Thematic and methodological focus of the proposed courses/laboratories
Insegnare architettura, la progettazione dell’architettura, vuol dire innanzitutto sottoporre e sottoporsi alle innumerevoli domande di senso sulle autentiche radici dell’abitare dell’uomo su questa terra. Milan Kundera, ne “L’insostenibile leggerezza dell’essere”, (Adelphi 1985) afferma che “una domanda è come un coltello che squarcia la tela di un fondale dipinto per permetterci di dare un’occhiata a ciò che si nasconde dietro”. Con quale fine ultimo (o meglio, originario) si vogliono intraprendere continue azioni di trasformazione (così ontologicamente per loro natura distruttive) del nostro ambiente, così intrinsecamente proprietà collettiva e bene comune? Qual è l’ambito principale, il prius, in cui l’architetto ha il compito civile di muoversi e di compiere (o proporre) delle scelte per conto della società che gli ha dato (o dovrebbe avergli dato) mandato fiduciario?

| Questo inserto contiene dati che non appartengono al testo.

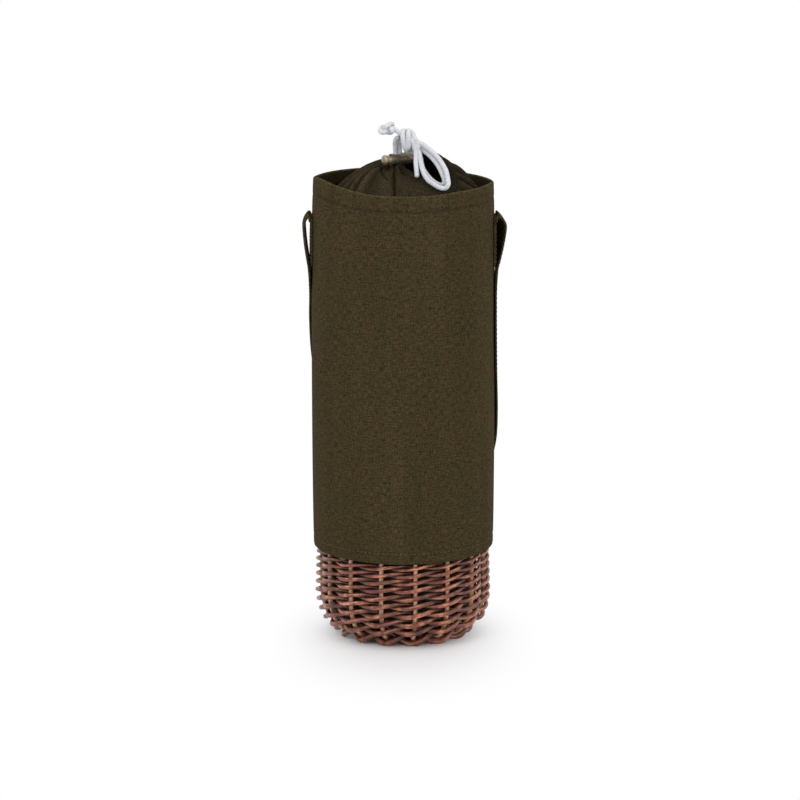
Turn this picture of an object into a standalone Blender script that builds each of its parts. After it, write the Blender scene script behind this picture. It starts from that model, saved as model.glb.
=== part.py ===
"""Wine bottle basket: a canvas sleeve over an insulated cup, on a foot of woven willow.

Run with: blender --background --python part.py
Units are metres, +Z is up and the front faces -Y. The origin is the middle of the base, on the floor.
"""

import math

import bmesh
import bpy
from mathutils import Vector
from mathutils.geometry import interpolate_bezier

# Clearances between pieces that touch
SEAT_GAP = 0.0003
OVERRUN = 0.002

# Canvas sleeve
RIM_HEIGHT = 0.355
HEM_HEIGHT = 0.070
HEM_RADIUS = 0.0694
RIM_INSET = 0.0002
RIM_RADIUS = HEM_RADIUS - RIM_INSET
BELLY_SWELL = 0.0012
CANVAS_THICKNESS = 0.0010
HEM_THICKNESS = 0.0013
RIM_FOLD_HEIGHT = 0.015
HEM_FOLD_HEIGHT = 0.010
BODY_SEGMENTS = 32

# Willow cup: upright stakes that leave the base on a quarter of an ellipse
STAKE_COUNT = 15
FIRST_STAKE_ANGLE = math.radians(8.5)
STAKES_TO_BACK = 7
STAKE_INSET = 0.0062
STAKE_CIRCLE_RADIUS = HEM_RADIUS - STAKE_INSET
STAKE_RADIUS = 0.0017
STAKE_TOP_HEIGHT = 0.0790
BASE_FLAT_SHARE = 0.72
BASE_FLAT_RADIUS = STAKE_CIRCLE_RADIUS * BASE_FLAT_SHARE
BASE_PLANE_HEIGHT = 0.0050
SHOULDER_HEIGHT = 0.0360
STAKE_TAIL_SHARE = 0.747
STAKE_TAIL_RADIUS = BASE_FLAT_RADIUS * STAKE_TAIL_SHARE
WEAVE_GAP = 0.00025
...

E’ su queste riflessioni di partenza che la nostra metodologia didattica prende corpo incentrando il proprio sguardo inizialmente sulla necessità da sempre espressa dall’uomo di rendere “luogo” i propri spazi, i propri “vuoti” (l’heidegerriano Raum, Rum, fare spazio, predisporre l’accampamento, nella foresta), ancor prima che renderli esclusivamente “funzionali”; luoghi che siano anima di socialità, convivialità, incontro, bellezza, “senso di appartenenza”. E’ soltanto da queste considerazioni e da questa centralità che può nascere il desiderio profondo della comprensione di un territorio e del suo costituirsi; e la necessità di “soccorrerlo” con continui aggiustamenti atti ad adeguarlo, secondo contestualizzata misura, a sempre nuove articolazioni che possano corrispondere alle mutevoli condizioni umane dell’abitare.

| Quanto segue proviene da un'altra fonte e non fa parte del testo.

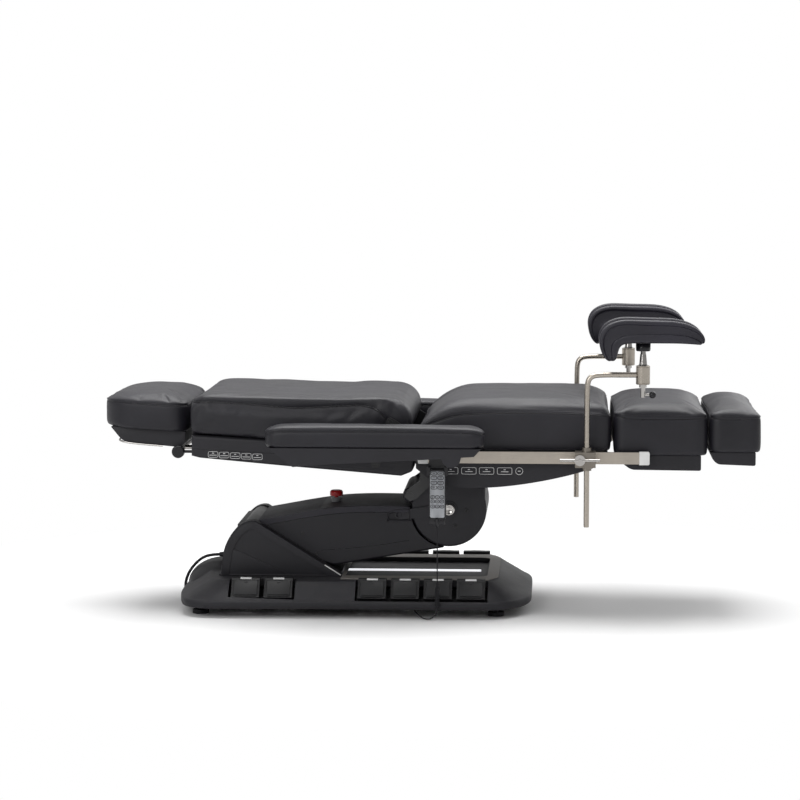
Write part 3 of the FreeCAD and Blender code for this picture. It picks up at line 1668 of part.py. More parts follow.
def knee_support(name, side):
    """One knee support: clamp, T-screw, bent post, swivel stem and the trough pad."""
    zero = Size("0", 0)
    post_y = mirrored(S.post_y, side)
    shift = S.far_support_shift if side > 0 else zero
    post_x = S.post_x - shift
    knuckle_x = S.knuckle_x - shift
    rail_low = S.frame_low - 2
    rail_high = rail_low + S.rail_height
    gap = S.running_gap

    inner, outer = y_range(S.rail_outer + gap, S.post_y + 24, side)
    block = box(
        "clamp_block_" + name, post_x - 34, post_x + 26, inner, outer, rail_low - 6, rail_high + 4
    )
    inner, outer = y_range(S.rail_outer - S.rail_thickness - 4, S.rail_outer + 4, side)
    hook = box(
        "clamp_hook_" + name, post_x - 34, post_x + 26, inner, outer, rail_high + gap, rail_high + 4
    )
    inner, outer = y_range(
        S.rail_outer - S.rail_thickness - 4, S.rail_outer - S.rail_thickness - gap, side
    )
    lip = box(
        "clamp_lip_" + name, post_x - 34, post_x + 26, inner, outer, rail_high - 7, rail_high + 4
    )
    sleeve = rod(
        "clamp_sleeve_" + name,
        "Z",
        (post_x, post_y, rail_low - 16),
        S.post_radius + 6,
        S.rail_height + 32,
    )
    bore = rod(
        "clamp_bore_" + name,
        "Z",
        (post_x, post_y, rail_low - 20),
        S.post_radius + gap,
        S.rail_height + 42,
    )
    screw_start = S.post_y + 10
    inner, outer = y_range(screw_start, S.post_y + 30, side)
    screw_hole = rod(
        "screw_hole_" + name, "Y", (post_x - 20, inner, S.frame_low + 15), zero + 5 + gap, outer - inner
    )
    finish_node(
        "rail_clamp_" + name,
        cut(
            "rail_clamp_" + name,
            fuse("clamp_body_" + name, [block, hook, lip, sleeve]),
            [bore, screw_hole],
        ),
    )

    inner, outer = y_range(S.post_y + 12, S.post_y + 44, side)
    shank = rod(
        "screw_shank_" + name, "Y", (post_x - 20, inner, S.frame_low + 15), zero + 5, outer - inner
    )
    inner, outer = y_range(S.post_y + 25, S.post_y + 38, side)
    ring = rod(
        "screw_ring_" + name, "Y", (post_x - 20, inner, S.frame_low + 15), zero + 16, outer - inner
    )
    bar_y = mirrored(S.post_y + 34, side)
    handle = rod(
        "screw_bar_" + name, "X", (post_x - 78, bar_y, S.frame_low + 15), zero + 4.5, zero + 116
    )
    finish_node("clamp_screw_" + name, fuse("clamp_screw_" + name, [shank, ring, handle]))

    upright = rod(
        "upright_" + name,
        "Z",
        (post_x, post_y, S.post_bottom),
        S.post_radius,
        S.post_top - S.post_bottom - S.post_bend,
    )
    bend = primitive(
        "Part::Torus",
        "post_bend_" + name,
        (zero, zero, zero),
        Radius1=S.post_bend,
        Radius2=S.post_radius,
        Angle3=90,
    )
    bend.Placement.Rotation = FreeCAD.Rotation(Vector(1, 0, 0), 90) * FreeCAD.Rotation(
        Vector(0, 0, 1), 90
    )
    for axis, value in zip("xyz", (post_x + S.post_bend, post_y, S.post_top - S.post_bend)):
        bind(bend, f"Placement.Base.{axis}", value)
    level = rod(
        "level_" + name,
        "X",
        (post_x + S.post_bend, post_y, S.post_top),
        S.post_radius,
        knuckle_x - post_x - S.post_bend,
    )
    knuckle = rod(
        "knuckle_" + name,
        "Z",
        (knuckle_x, post_y, S.post_top - S.knuckle_height / 2),
        S.knuckle_radius,
        S.knuckle_height,
    )
    hole = rod(
        "knuckle_hole_" + name,
        "Z",
        (knuckle_x, post_y, S.post_top - 60),
        S.stem_radius + gap,
        zero + 120,
    )
    finish_node(
        "support_post_" + name,
        cut("support_post_" + name, fuse("post_body_" + name, [upright, bend, level, knuckle]), [hole]),
    )

    stem = rod(
        "stem_" + name,
        "Z",
        (knuckle_x, post_y, S.post_top - 66),
        S.stem_radius,
        S.pad_tilt_z - S.post_top + 70,
    )
    taper_low = S.post_top + S.knuckle_height / 2 + gap
    taper = cone(
        "stem_taper_" + name, "Z", (knuckle_x, post_y, taper_low), zero + 12, zero + 9, zero + 32
    )
    cap = rod(
        "stem_collar_" + name,
        "Z",
        (knuckle_x, post_y, S.post_top - S.knuckle_height / 2 - gap - 8),
        zero + 11,
        zero + 8,
    )
    lever = rod("stem_lever_" + name, "X", (knuckle_x, post_y, S.post_top - 58), zero + 4, zero + 26)
    ball = primitive(
        "Part::Sphere", "stem_ball_" + name, (knuckle_x + 28, post_y, S.post_top - 58), Radius=zero + 10
    )
    axle_start = post_y - 16
    axle = rod("stem_axle_" + name, "Y", (knuckle_x, axle_start, S.pad_tilt_z), zero + 5, zero + 32)
    finish_node("pad_stem_" + name, fuse("pad_stem_" + name, [stem, taper, cap, lever, ball, axle]))

    knee_pad(name, post_y, shift)


def knee_pad(name, post_y, shift):
    """The trough: hooked at the knee end, drooping at the ankle, with its socket below."""
    zero = Size("0", 0)
    body = new_body("pad_shell_" + name)
    left, right = S.pad_left - shift, S.pad_right - shift
    knuckle_x = S.knuckle_x - shift
    low, top = S.pad_bottom, S.pad_top
    outline = [
        (left + 78, low + 1),
        (left + 64, low - 11),
        (left + 61, low - 36),
        (left + 49, low - 50),
        (left + 32, low - 45),
        (left + 15, low - 21),
        (left + 3, low + 13),
        (left, low + 44),
        (left + 8, top - 8),
        (left + 28, top),
        (right - 54, top - 3),
        (right - 24, top - 19),
        (right - 4, top - 40),
        (right, low + 13),
        (right - 4, low + 1),
        (right - 16, low),
        (right - 50, low + 3),
    ]
    half = S.pad_width / 2
    pad(body, "XZ", [outline], post_y - half, post_y + half)
    trough = [
        (post_y - half + S.pad_wall, low + 34),
        (post_y - half + S.pad_wall + 16, low + 18),
        (post_y + half - S.pad_wall - 16, low + 18),
        (post_y + half - S.pad_wall, low + 34),
        (post_y + half - S.pad_wall, top + 20),
        (post_y - half + S.pad_wall, top + 20),
    ]
    pocket(body, "YZ", [trough], left - 20, right + 20)
    socket = rod(
        "pad_socket_" + name,
        "Z",
        (knuckle_x, post_y, S.pad_tilt_z - 7),
        zero + 21.5,
        S.pad_bottom - S.pad_tilt_z + 9,
    )
    whole = fuse("pad_whole_" + name, [body, socket])
    start_y = post_y - 17
    bore = rod(
        "pad_bore_" + name, "Y", (knuckle_x, start_y, S.pad_tilt_z), zero + 5 + S.running_gap, zero + 34
    )
    room = box(
        "pad_room_" + name,
        knuckle_x - 11,
        knuckle_x + 11,
        post_y - 10,
        post_y + 10,
        S.pad_tilt_z - 10,
        S.pad_tilt_z + 9,
    )
    finish_node("knee_pad_" + name, cut("knee_pad_" + name, whole, [bore, room]))


def build():
    base_frame()
    base_cover()
    tray_trim()
    levelling_feet()
    rear_housing()
    cable_gland()
    power_cord()
    power_coil()
    power_plug()
    foot_pedals()
    lift_arm()
    arm_cover()
    arm_side_plates()
    emergency_stop()
    level_link()
    lift_head()
    seat_frame()
    rail_end_caps()
    seat_shroud()
    seat_cushion()
    handset_parts()
    handset_cord()
    back_parts()
    head_rest()
    leg_and_foot()
    armrests()
    for name, side in SIDES:
        knee_support(name, side)


def check_and_write():
    """Stop on any failed object, then write each node's solids."""
    doc.recompute()
    failed = []
    for item in doc.Objects:
        if "Invalid" in item.State or "Error" in item.State:
            failed.append(item.Label)
    for item in NODES:
        shape = item.Shape
        if shape.isNull() or not shape.isValid() or shape.Volume <= 0:
            failed.append(item.Label + " (shape)")
    if failed:
        raise RuntimeError("failed: " + ", ".join(failed))
    os.makedirs("parts", exist_ok=True)
    for item in NODES:
        item.Shape.exportStep(f"parts/{item.Label}.step")
    print(f"{len(NODES)} nodes written")


build()
check_and_write()
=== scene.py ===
"""Electric examination table: covers, upholstery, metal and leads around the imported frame."""
import math

import bmesh
import bpy
from bpy.props import FloatProperty, FloatVectorProperty, PointerProperty
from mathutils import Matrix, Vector, noise
from mathutils.bvhtree import BVHTree
from mathutils.kdtree import KDTree


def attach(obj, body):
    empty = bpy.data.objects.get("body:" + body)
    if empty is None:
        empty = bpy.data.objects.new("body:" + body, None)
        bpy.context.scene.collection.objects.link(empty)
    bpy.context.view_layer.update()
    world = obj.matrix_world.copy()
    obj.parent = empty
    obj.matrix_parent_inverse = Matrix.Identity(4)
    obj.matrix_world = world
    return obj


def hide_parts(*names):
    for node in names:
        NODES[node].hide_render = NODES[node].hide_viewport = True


bl_info = {
    "name": "Electric examination table",
    "version": (1, 0, 0),
    "blender": (4, 5, 0),
    "location": "3D View > Sidebar > Exam table",
    "description": "Builds the covers, cushions, metal parts and leads of an electric examination table",
    "category": "Add Mesh",
}

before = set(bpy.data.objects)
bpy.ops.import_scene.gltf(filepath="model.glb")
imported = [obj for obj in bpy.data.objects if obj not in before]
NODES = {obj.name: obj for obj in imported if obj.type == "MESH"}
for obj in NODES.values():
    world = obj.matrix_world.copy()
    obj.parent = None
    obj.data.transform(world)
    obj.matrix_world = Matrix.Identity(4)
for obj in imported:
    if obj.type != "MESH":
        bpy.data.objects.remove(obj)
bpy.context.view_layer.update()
SIDES = (("near", -1), ("far", 1))
SHROUD_HALF = 0.2850
SUPPORT_X = 0.627
SUPPORT_Y = 0.348
FAR_SHIFT = -0.025


def colour(label, words, value):
    """A colour property of the panel."""
    return FloatVectorProperty(name=label, description=words, subtype="COLOR", size=3, min=0, max=1,
                               default=value)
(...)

“L’architettura – come afferma A.Siza – è rivelazione del desiderio collettivo nebulosamente latente; ciò non può essere insegnato ma si può imparare a desiderarlo”. “Il problema [diviene quindi] progettare architetture che siano capaci di generare un rapporto in cui il tutto inizia un dialogo.“
Dove il tutto deve essere in grado di iniziare un dialogo nell’accordanza con le ragioni strutturanti che hanno “dato forma” agli spazi collettivi delle conurbazioni urbane, che si sono costruite nel tempo lungo della storia, a cui i “pieni” (le costruzioni, ma non solo) sono chiamati in modo corale a collaborare donando “misura” e “figura”.
E’ soltanto da questa continua sinergia, dove didatticamente il “vuoto” e le sue articolazioni verranno continuamente interrogate come ragioni fondanti e prioritarie, che può e deve prendere inizio un progetto d’architettura inteso sempre come progetto di una porzione di mondo già esistente.
E da questa inesauribile sinergica collaborazione che devono prendere forza le ragioni del corpo architettonico, con le proprie regole disciplinari (il mestiere) ed eventuali eccezioni, sempre tese ad esprimere e ricercare innanzitutto le peculiarità dell’abitare (il progettare dall’interno Loosiano) e non il capriccio oggettistico oggi tanto in voga.
Per innescare tutto ciò deve essere attivato uno sguardo differente, uno sguardo teso a riscoprire quel lato poetico dell’abitare anche del gesto quotidiano, oggi travolto dal frastuono della moltitudine d’immagini in cui siamo immersi che ci sospinge verso quella modalità di sorvolo condannata da Marleau-Ponty; dove l’etimo di poesia, poiesis, fare con le mani, introduce a quella dimensione, tutt’altro che esclusivamente manuale, che dovrebbe essere propria del fare/progettare architettura.